To Make the Cupcakes

Makes 2 Dozen
2 1/4 cups all-purpose flour
1 teaspoon baking soda
1 teaspoon baking powder
2 teaspoons ground cinnamon
1/2 teaspoon ground nutmeg
1 teaspoon salt
1/2 cup (1 stick) unsalted butter, softened
2 cups sugar
2 large eggs
1 teaspoon pure vanilla extract
4 cups coarsely shredded apples, such as Macintosh (about 1 3/4 pounds)
I highly recommend shredding the apples first, then cleaning up before you do anything else. I shredded them while the butter and sugar were mixing and my kitchen looked like an orchard threw up on it. Even though I shredded the apples in my Cuisinart, the sticky juice and stray apple shreds got everywhere. While it won’t affect the cupcakes, its better for your sanity.


Preheat oven to 350 degrees. Line 2 standard muffin tins with paper liners; set aside.

Whisk together flour, baking soda, cinnamon, nutmeg, and salt in a medium bowl; set aside.

Put butter and sugar into the bowl of an electric mixer fitted with the paddle attachment; mix on medium-high speed until pale and fluffy, about 5 minutes. Mix in eggs and vanilla. Reduce speed to low; mix in apples.

Add flour mixture; mix, scraping down sides of bowl as needed, until just combined.

Divide batter among lined cups, filling halfway; bake until tops are springy to the touch, 18 to 20 minutes. Actually, I filled mine more than halfway, but they still came out normal height. Maybe my muffin pans are smaller than Martha’s. I’m not really sure.
Remove cupcakes from tins; transfer to a wire rack; let cool completely.

To Make the Buttercream
Makes about 4 cups
4 large egg whites
1 cup packed light-brown sugar
1/4 teaspoon salt
1 1/2 cups (3 sticks) unsalted butter, room temperature, cut into tablespoons

In a heatproof bowl set over (not in) a pan of simmering water, whisk together egg whites, sugar, and salt. Cook, whisking constantly, until the sugar has dissolved and the mixture is warm to the touch.

Transfer to the clean bowl of an electric mixer. Beat on medium speed until fluffy and cooled, about 15 minutes. Raise speed to high; beat until stiff peaks form.

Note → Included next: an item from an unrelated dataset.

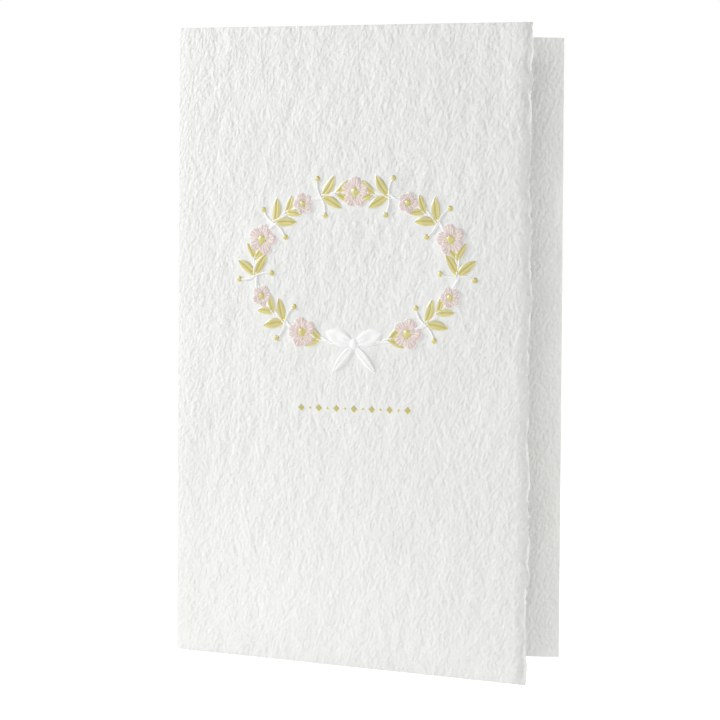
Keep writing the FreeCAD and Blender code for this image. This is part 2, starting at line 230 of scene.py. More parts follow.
BOW_LOOP = {"length": 9.5 * MM, "width": 4.8 * MM}
BOW_TAIL = {"length": 10.5 * MM, "width": 2.6 * MM}
bow_foot, _ = on_oval(0)
bow_parts = [
    (bow_foot, math.radians(20), BOW_LOOP),
    (bow_foot, math.radians(160), BOW_LOOP),
    (bow_foot, math.radians(-50), BOW_TAIL),
    (bow_foot, math.radians(230), BOW_TAIL),
]
print(len(blossoms), "blossoms,", len(leaves), "leaves,", len(berries), "berries")

# %% [markdown]
# ## Where the die pressed the sheet
#
# A die that raises a motif also flattens the paper beside it and lifts a soft shoulder round the
# shape. So the sheet needs to know how near the closest motif is. Each motif is taken as a short
# round-ended bar here, which is close enough for a shoulder of one millimetre.

# %% Bars that stand for the motifs
ROW_ABOVE_BASE = 72 * MM
ROW_PITCH = 2.75 * MM
ROW_PAIRS = 6
LOZENGE_RADIUS = 1.15 * MM
BLOSSOM_BAR = 0.8
BAR_START = 0.2
BAR_END = 0.8
BAR_HALF = 0.4

bars = []
for spot, _, kind in blossoms:
    bars.append((spot, spot, kind["reach"] + BLOSSOM_BAR * kind["radius"]))
for spot, heading, kind in [leaf[:3] for leaf in leaves] + bow_parts:
    ahead = Vector((math.cos(heading), math.sin(heading))) * kind["length"]
    bars.append((spot + BAR_START * ahead, spot + BAR_END * ahead, BAR_HALF * kind["width"]))
for spot, _ in berries:
    bars.append((spot, spot, BERRY_RADIUS))
print(len(bars), "bars stand for the motifs")

# %% Distance to the pressed motifs
PRESS_REACH = 6 * MM
OVAL_MIDDLE = 0.3
MOTIFS_WIDE = OVAL_WIDE + 2 * PRESS_REACH
MOTIFS_HIGH = 2.2 * OVAL_HIGH


def beside_bar(place, bar):
    """The distance from a place to a round-ended bar, negative inside it."""
    start, end, radius = bar
    run = end - start
    share = 0.0
    if run.length_squared:
        share = max(0.0, min(1.0, (place - start).dot(run) / run.length_squared))
    return (place - start - run * share).length - radius


def beside_stem(place):
    """About how far a place is from the oval stem's edge."""
    size = math.hypot(place.x / OVAL_WIDE, place.y / OVAL_HIGH)
    if size < OVAL_MIDDLE:
        return PRESS_REACH
    slope = math.hypot(place.x / OVAL_WIDE**2, place.y / OVAL_HIGH**2) / size
    return abs(size - 1) / slope - STEM_WIDTH / 2


def beside_row(place):
    """The distance to the ornament row, taken as one thin bar."""
    half = ROW_PAIRS * ROW_PITCH
    middle = Vector((0, ROW_ABOVE_BASE - WREATH_ABOVE_BASE))
    end = Vector((half, 0))
    return beside_bar(place, (middle - end, middle + end, BAR_HALF * LOZENGE_RADIUS))


def from_wreath(along, up):
    """A place of the front panel, measured from the middle of the wreath."""
    return Vector((along - WREATH_FROM_FOLD + FOLD_OUTSIDE, up - WREATH_ABOVE_BASE))


def beside_motif(along, up):
    """The distance to the nearest motif of the front panel, at most PRESS_REACH."""
    place = from_wreath(along, up)
    if abs(place.x) > MOTIFS_WIDE or abs(place.y) > MOTIFS_HIGH:
        return PRESS_REACH
    nearest = min(beside_bar(place, bar) for bar in bars)
    return min(nearest, beside_stem(place), beside_row(place), PRESS_REACH)


def smooth_step(value):
    """Rises from 0 to 1 with flat ends while the value goes from 0 to 1."""
    value = max(0.0, min(1.0, value))
    return value * value * (3 - 2 * value)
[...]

Reduce speed to medium-low; add butter, 2 to 3 tablespoons at a time, until fully incorporated.
This is where I started having problems. I’ve never made buttercream before, so I didn’t realize how tempermental it could be. I learned after the fact that you can overwhip it, causing it to overheat and separate. Apparently if this happens, you can chill it and try rewhipping it. I didn’t do this, because it tasted fine. It just was slightly lumpy and not as smooth and pretty as Martha’s.

If you see lumps, it is not butter that hasn’t been fully incorporated. So stop whipping.
In any event, it still tasted fine, so I frosted the cupcakes. And to try to disguise the lumpy frosting, I sprinkled some pretty fall colored sugar on them. I definitely recommend storing these in the fridge because the frosting won’t really hold up otherwise. You can let them come to room temperature before eating them though.